- _TASK OBJECTIVE_
The material below contains a line with "const axis = [];" and a line with "obj.matrix_parent_inverse = Matrix.Identity(4)". Copy exactly those two lines and all lines between them.

- _MATERIAL PROVIDED_
## begin
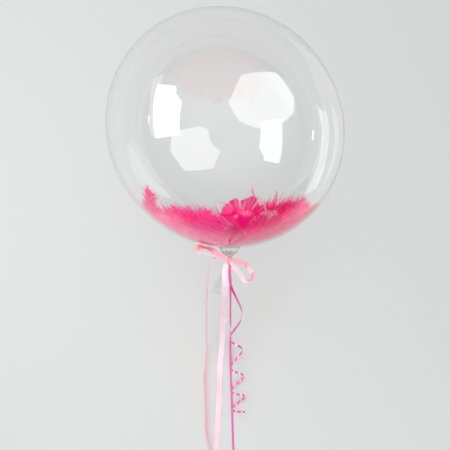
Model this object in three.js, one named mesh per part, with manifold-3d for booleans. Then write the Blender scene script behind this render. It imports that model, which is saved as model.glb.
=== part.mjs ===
// A clear bubble balloon lying on its side, tied off with a satin bow and a curling ribbon.
// Millimetres, +Z up. The balloon rests at the origin on a small flat spot, its neck towards -Y.
import * as THREE from 'three';
import { mergeVertices } from 'three/addons/utils/BufferGeometryUtils.js';
import Module from 'manifold-3d';

const wasm = await Module();
wasm.setup();

// Ball of film
const ballRadius = 280;
const flatDepth = 3; // how far the rest spot is pressed in
const ballCentre = ballRadius - flatDepth;
const longStretch = 1.025; // the film fills out of round, along one slanting line
const shortStretch = 0.972;
const stretchAngle = THREE.MathUtils.degToRad(-50);
const ballSides = 64;
const ballRings = 32;

// Gathered neck and the flat film tail below the tie
const neckAngle = THREE.MathUtils.degToRad(2.1);
const neckRadius = 4.2;
const neckEnd = 326;
const neckSides = 24;
const filmTailThick = 1.2;
const filmTailSkew = 0.09; // slant of the cut end

// Ribbons
const satinWidth = 14;
const satinThick = 0.8;
const curlingWidth = 5;
const curlingThick = 0.8;
const fit = 0.4; // clearance round the tied neck

// Knots, by their distance along the neck
const bowKnotPlace = 309;
const bowKnotRadius = 8.5;
const bowKnotLength = 12;
const stringKnotStart = 316;
const stringKnotEnd = 321;
const stringKnotRadius = 6.2;

// Long end wound up for storage, on the floor
const coilCentre = new THREE.Vector3(53, -840, 0);
const coilInner = 21.5;
const coilOuter = 33;
const coilHeight = 5.6;

// Scraped curl of the short end
const curlTubeRadius = 17; // outside of its turns
const curlStart = -457;
const curlFirstStep = 46; // advance of the first half turn
const curlShrink = 0.88; // each half turn advances this much less
const curlHalfTurns = 7.8;
const curlDrop = 126; // height still to fall where the curl starts
const curlSettle = 0.45; // part of that height left after each half turn

const filmMaterial = new THREE.MeshStandardMaterial({
  color: 0xe6ecee, roughness: 0.05, metalness: 0, transparent: true, opacity: 0.35,
});
const satinMaterial = new THREE.MeshStandardMaterial({ color: 0xffd3df, roughness: 0.4, metalness: 0 });
const curlingMaterial = new THREE.MeshStandardMaterial({ color: 0xdf3f9c, roughness: 0.25, metalness: 0 });

const part = new THREE.Group();

function addMesh(name, geometry, material) {
  const mesh = new THREE.Mesh(geometry, material);
  mesh.name = name;
  part.add(mesh);
  return mesh;
}

function toSolid(geometry) {
  const bare = geometry.clone();
  bare.deleteAttribute('normal');
  bare.deleteAttribute('uv');
  const merged = mergeVertices(bare, 1e-3);
  return new wasm.Manifold(new wasm.Mesh({
    numProp: 3,
    vertProperties: new Float32Array(merged.attributes.position.array),
    triVerts: new Uint32Array(merged.index.array),
  }));
}

function toGeometry(solid) {
  const mesh = solid.getMesh();
  const geometry = new THREE.BufferGeometry();
  geometry.setAttribute('position', new THREE.BufferAttribute(mesh.vertProperties, 3));
  geometry.setIndex(new THREE.BufferAttribute(mesh.triVerts, 1));
  geometry.computeVertexNormals();
  return geometry;
}

// A body of revolution about the neck's line, from [radius, distance from the ball's centre] pairs.
function aboutNeck(profile, sides) {
  const points = profile.map(([radius, distance]) => new THREE.Vector2(radius, -distance));
  const geometry = new THREE.LatheGeometry(points.reverse(), sides);
  geometry.rotateZ(neckAngle);
  geometry.translate(0, 0, ballCentre);
  return geometry;
}

// A point beside the neck: distance along it, then offsets to its right and upwards.
function nearNeck(distance, right = 0, up = 0) {
  const point = new THREE.Vector3(right, -distance, up);
  point.applyAxisAngle(new THREE.Vector3(0, 0, 1), neckAngle);
  point.z += ballCentre;
  return point;
}

// Where a ribbon's width points: level when lean is 0, on edge when it is 90 degrees.
function ribbonFrame(tangent, lean) {
  const level = new THREE.Vector3(-tangent.y, tangent.x, 0).normalize();
  const upright = new THREE.Vector3().crossVectors(tangent, level);
  const across = level.clone().multiplyScalar(Math.cos(lean)).addScaledVector(upright, Math.sin(lean));
  const outward = new THREE.Vector3().crossVectors(tangent, across);
  return { across, outward };
}

// A flat band along a route of [x, y, z, lean in degrees, share of the full width] points.
function ribbonBand(route, width, thickness, steps, skew = 0) {
  const curve = new THREE.CatmullRomCurve3(
    route.map(([x, y, z]) => new THREE.Vector3(x, y, z)), false, 'catmullrom', 0.5);
  const alongRoute = (column, rest) => (share) => {
    const place = share * (route.length - 1);
    const first = Math.min(Math.floor(place), route.length - 2);
    const blend = THREE.MathUtils.smoothstep(place - first, 0, 1);
    return THREE.MathUtils.lerp(route[first][column] ?? rest, route[first + 1][column] ?? rest, blend);
  };
  const leanAt = alongRoute(3, 0);
  const widthAt = alongRoute(4, 1);
  const geometry = new THREE.BoxGeometry(width, thickness, 1, 1, 1, steps);
  const place = geometry.attributes.position;
  for (let i = 0; i < place.count; i += 1) {
    const side = place.getX(i) / width;
    const share = THREE.MathUtils.clamp((place.getZ(i) + 0.5) * (1 + skew * side), 0, 1);
    const tangent = curve.getTangent(share);
    const { across, outward } = ribbonFrame(tangent, THREE.MathUtils.degToRad(leanAt(share)));
    const point = curve.getPoint(share)
      .addScaledVector(across, place.getX(i) * widthAt(share))
      .addScaledVector(outward, place.getY(i));
    place.setXYZ(i, point.x, point.y, point.z);
  }
  return geometry;
}

// Film: the out-of-round ball, the cup-shaped gather, the tied neck and the flat tail beyond it.
function makeFilmBalloon() {
  const ball = new THREE.SphereGeometry(ballRadius, ballSides, ballRings);
  ball.rotateZ(-stretchAngle);
  ball.scale(longStretch, shortStretch, 1);
  ball.rotateZ(stretchAngle);
  ball.translate(0, 0, ballCentre);

  const gather = aboutNeck([
    [0, 262], [24, 262], [21.5, 279], [18.5, 284], [16.5, 289], [13, 294], [8, 298], [5, 300.5],
    [neckRadius, 303], [neckRadius, neckEnd], [0, neckEnd],
  ], neckSides);

  const tailRoot = nearNeck(neckEnd - 6);
  const filmTail = ribbonBand([
    [tailRoot.x, tailRoot.y, tailRoot.z, 0, 0.26],
    [6, -333, 274, 0, 0.42],
    [0, -347, 264, 0, 0.72],
    [-7, -361, 250, 0, 0.92],
    [-14, -375, 232, 0, 1],
    [-21, -389, 212, 0, 1],
  ], 26, filmTailThick, 14, filmTailSkew);

  const floorBlock = new THREE.BoxGeometry(ballRadius, ballRadius, 20);
  floorBlock.translate(0, 0, -10);

  const film = toSolid(ball).add(toSolid(gather)).add(toSolid(filmTail)).subtract(toSolid(floorBlock));
  addMesh('film_balloon', toGeometry(film), filmMaterial);
}

// Satin: a knot round the neck with a creased loop to the left and an open one to the right.
function makeSatinBow() {
  const knot = new THREE.SphereGeometry(bowKnotRadius, 16, 10);
  knot.scale(1, bowKnotLength / 2 / bowKnotRadius, 1);
  knot.rotateZ(neckAngle);
  const centre = nearNeck(bowKnotPlace, 0, 1);
  knot.translate(centre.x, centre.y, centre.z);

  const leftLoop = ribbonBand([
    [6, -307, 284, 0, 0.5],
    [-2, -302, 286, 0, 0.7],
    [-13, -297, 291, 10, 0.9],
    [-25, -291, 295, 20, 1],
    [-36, -288, 298, 50, 1],
    [-46, -285, 301, 62, 1],
    [-57, -282, 303, 48, 0.95],
    [-65, -286, 298, 35, 0.85],
    [-62, -293, 289, 50, 0.9],
    [-50, -295, 283, 62, 0.9],
    [-37, -297, 279, 65, 0.9],
    [-24, -300, 277, 65, 0.9],
    [-11, -304, 277, 65, 0.8],
    [4.4, -307.5, 278, 65, 0.5],
  ], satinWidth, satinThick, 44);

  const rightLoop = ribbonBand([
    [12, -308, 285, 0, 0.5],
    [20, -311, 287, 20, 0.7],
    [32, -312, 293, 35, 0.9],
    [47, -318, 298, 35, 0.95],
    [56, -328, 300, 30, 0.95],
    [62, -338, 297, 35, 0.9],
    [63, -347, 291, 45, 0.9],
    [58, -355, 284, 90, 0.9],
    [47, -355, 279, 150, 0.95],
    [37, -343, 279, 180, 1],
    [26, -331, 281, 180, 0.95],
    [16, -317.5, 284, 180, 0.65],
    [13, -311, 284.5, 180, 0.5],
  ], satinWidth, satinThick, 44);

  const hole = aboutNeck([
    [0, 290], [neckRadius + fit, 290], [neckRadius + fit, neckEnd], [0, neckEnd],
  ], neckSides);

  const bow = toSolid(knot).add(toSolid(leftLoop)).add(toSolid(rightLoop)).subtract(toSolid(hole));
  addMesh('satin_bow', toGeometry(bow), satinMaterial);
}

// The two free ends of the satin, from the knot down to the floor and along it.
function makeSatinTails() {
  addMesh('satin_tail_centre', ribbonBand([
    [3, -317, 285, 0, 0.75],
    [2, -323, 286, 0, 0.9],
    [1, -333, 286],
    [0, -348, 283],
    [0, -363, 274],
    [-1, -378, 257],
    [-1, -393, 232],
    [-2, -410, 199],
    [-2, -430, 155],
    [-3, -450, 112],
    [-5, -475, 73],
    [-6, -500, 43],
    [-8, -530, 19],
    [-11, -560, 6],
    [-13, -590, 1],
    [-14, -630, 4],
    [-15, -665, 1],
    [-17, -700, 4],
    [-19, -735, 1],
    [-21, -770, 2],
    [-23, -812, 1],
  ], satinWidth, satinThick, 44), satinMaterial);

  addMesh('satin_tail_left', ribbonBand([
    [1, -309, 270, 40, 0.6],
    [-9, -305, 268, 50, 0.8],
    [-20, -303, 266, 60],
    [-29, -309, 264, 66],
    [-34, -323, 260, 70],
    [-38, -340, 252, 70],
    [-40, -357, 241, 70],
    [-42, -374, 226, 70],
    [-43, -392, 206, 70],
    [-45, -412, 180, 70],
    [-45, -433, 150, 70],
    [-45, -459, 114, 70],
    [-46, -484, 80, 70],
    [-46, -513, 46, 70],
    [-45, -540, 23, 70],
    [-47, -562, 11, 70],
    [-49, -592, 7.2, 72],
    [-51, -617, 7.2, 72],
    [-50, -642, 7.2, 72],
    [-49, -667, 7.2, 70],
    [-48, -693, 7.2, 68],
    [-48, -718, 7.2, 68],
    [-47, -743, 7.2, 68],
    [-44, -768, 7.2, 66],
    [-38, -793, 7.2, 66],
    [-31, -811, 7.2, 66],
  ], satinWidth, satinThick, 48), satinMaterial);
}

// Curling ribbon: wraps round the neck, the long end, its storage coil, and the curled short end.
function makeCurlingRibbon() {
  const wraps = aboutNeck([
    [neckRadius + fit, stringKnotStart],
    [stringKnotRadius, stringKnotStart],
    [stringKnotRadius, stringKnotEnd],
    [neckRadius + fit, stringKnotEnd],
    [neckRadius + fit, stringKnotStart],
  ], neckSides);
  addMesh('string_knot', wraps, curlingMaterial);

  addMesh('string', ribbonBand([
    [11.2, -321.5, 282.5],
    [11.5, -332, 283],
    [12, -345, 282],
    [13, -360, 275],
    [13, -375, 260],
    [13, -390, 238],
    [13, -405, 211],
    [13, -420, 181],
    [13, -440, 142],
    [13.5, -460, 108, 10],
    [13.5, -473, 88, 40],
    [13.5, -485, 72, 90],
    [13.5, -498, 56, 140],
    [13.5, -512, 41, 170],
    [13.5, -540, 19, 180],
    [14, -570, 6, 180],
    [14.5, -600, 1, 180],
    [16.5, -650, 1, 180],
    [18, -700, 1, 180],
    [19.5, -750, 1, 180],
    [21, -790, 1.4, 170],
    [21.5, -806, 2.9, 95],
    [21.5, -818, 3.1, 90],
  ], curlingWidth, curlingThick, 56), curlingMaterial);

  const coil = new THREE.LatheGeometry([
    new THREE.Vector2(coilInner, 0), new THREE.Vector2(coilOuter, 0),
    new THREE.Vector2(coilOuter, coilHeight), new THREE.Vector2(coilInner, coilHeight),
    new THREE.Vector2(coilInner, 0),
  ], 40);
  coil.rotateX(Math.PI / 2);
  coil.translate(coilCentre.x, coilCentre.y, coilCentre.z);
  addMesh('string_coil', coil, curlingMaterial);

  addMesh('curl_lead', ribbonBand([
    [11, -322, 288],
    [10, -333, 290],
    [10, -347, 290],
    [12, -362, 285],
    [17, -378, 272],
    [24, -394, 251],
    [31, -409, 224],
    [37, -423, 196],
    [41, -436, 171],
    [42, -444, 156],
  ], curlingWidth, curlingThick, 24), curlingMaterial);

  const axis = [];
  const axisSteps = 12;
  for (let i = 0; i <= axisSteps; i += 1) {
    const turns = curlHalfTurns * i / axisSteps;
    axis.push(new THREE.Vector3(
      26 + 1.3 * turns,
      curlStart - curlFirstStep * (1 - curlShrink ** turns) / (1 - curlShrink),
      curlTubeRadius + 0.6 + curlDrop * curlSettle ** turns,
    ));
  }
  const round = new THREE.Shape().absarc(0, 0, curlTubeRadius, 0, 2 * Math.PI);
  const curl = new THREE.ExtrudeGeometry(round, {
    steps: 24, curveSegments: 6, bevelEnabled: false, extrudePath: new THREE.CatmullRomCurve3(axis),
  });
  addMesh('curl', curl, curlingMaterial);
}

makeFilmBalloon();
makeSatinBow();
makeSatinTails();
makeCurlingRibbon();

export default part;
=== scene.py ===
# A clear bubble balloon lying on its side: feathers in its neck end, a satin bow and a curling ribbon.
# Metres, +Z up. The balloon rests at the origin, its neck towards -Y.
import math
import random

import bpy
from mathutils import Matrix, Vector, noise


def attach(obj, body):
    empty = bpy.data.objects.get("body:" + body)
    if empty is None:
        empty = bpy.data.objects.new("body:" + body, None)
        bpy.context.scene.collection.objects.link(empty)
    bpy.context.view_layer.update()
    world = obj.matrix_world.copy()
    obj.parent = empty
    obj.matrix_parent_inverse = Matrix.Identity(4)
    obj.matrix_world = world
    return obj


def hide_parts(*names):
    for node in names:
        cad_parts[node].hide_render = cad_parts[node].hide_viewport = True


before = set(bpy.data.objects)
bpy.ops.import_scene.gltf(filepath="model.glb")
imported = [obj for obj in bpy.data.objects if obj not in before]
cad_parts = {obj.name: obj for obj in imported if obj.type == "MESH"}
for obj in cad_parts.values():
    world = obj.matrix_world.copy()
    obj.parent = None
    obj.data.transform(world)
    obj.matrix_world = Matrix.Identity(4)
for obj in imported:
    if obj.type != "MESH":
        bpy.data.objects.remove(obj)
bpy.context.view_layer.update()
scene = bpy.context.scene
mm = 0.001

# The camera looks straight down on the lying balloon.
view = {'place': (0, -0.2275, 3.777), 'lens': 120, 'sensor': 36}

cameraData = bpy.data.cameras.new('camera')
cameraData.lens = view['lens']
cameraData.sensor_width = view['sensor']
camera = bpy.data.objects.new('camera', cameraData)
camera.location = view['place']
scene.collection.objects.link(camera)
scene.camera = camera
scene.view_settings.view_transform = 'Standard'
print('camera placed')


def smooth(share):
    share = min(max(share, 0), 1)
    return share * share * (3 - 2 * share)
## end
- _THE REPLY_
  const axis = [];
  const axisSteps = 12;
  for (let i = 0; i <= axisSteps; i += 1) {
    const turns = curlHalfTurns * i / axisSteps;
    axis.push(new THREE.Vector3(
      26 + 1.3 * turns,
      curlStart - curlFirstStep * (1 - curlShrink ** turns) / (1 - curlShrink),
      curlTubeRadius + 0.6 + curlDrop * curlSettle ** turns,
    ));
  }
  const round = new THREE.Shape().absarc(0, 0, curlTubeRadius, 0, 2 * Math.PI);
  const curl = new THREE.ExtrudeGeometry(round, {
    steps: 24, curveSegments: 6, bevelEnabled: false, extrudePath: new THREE.CatmullRomCurve3(axis),
  });
  addMesh('curl', curl, curlingMaterial);
}

makeFilmBalloon();
makeSatinBow();
makeSatinTails();
makeCurlingRibbon();

export default part;
=== scene.py ===
# A clear bubble balloon lying on its side: feathers in its neck end, a satin bow and a curling ribbon.
# Metres, +Z up. The balloon rests at the origin, its neck towards -Y.
import math
import random

import bpy
from mathutils import Matrix, Vector, noise


def attach(obj, body):
    empty = bpy.data.objects.get("body:" + body)
    if empty is None:
        empty = bpy.data.objects.new("body:" + body, None)
        bpy.context.scene.collection.objects.link(empty)
    bpy.context.view_layer.update()
    world = obj.matrix_world.copy()
    obj.parent = empty
    obj.matrix_parent_inverse = Matrix.Identity(4)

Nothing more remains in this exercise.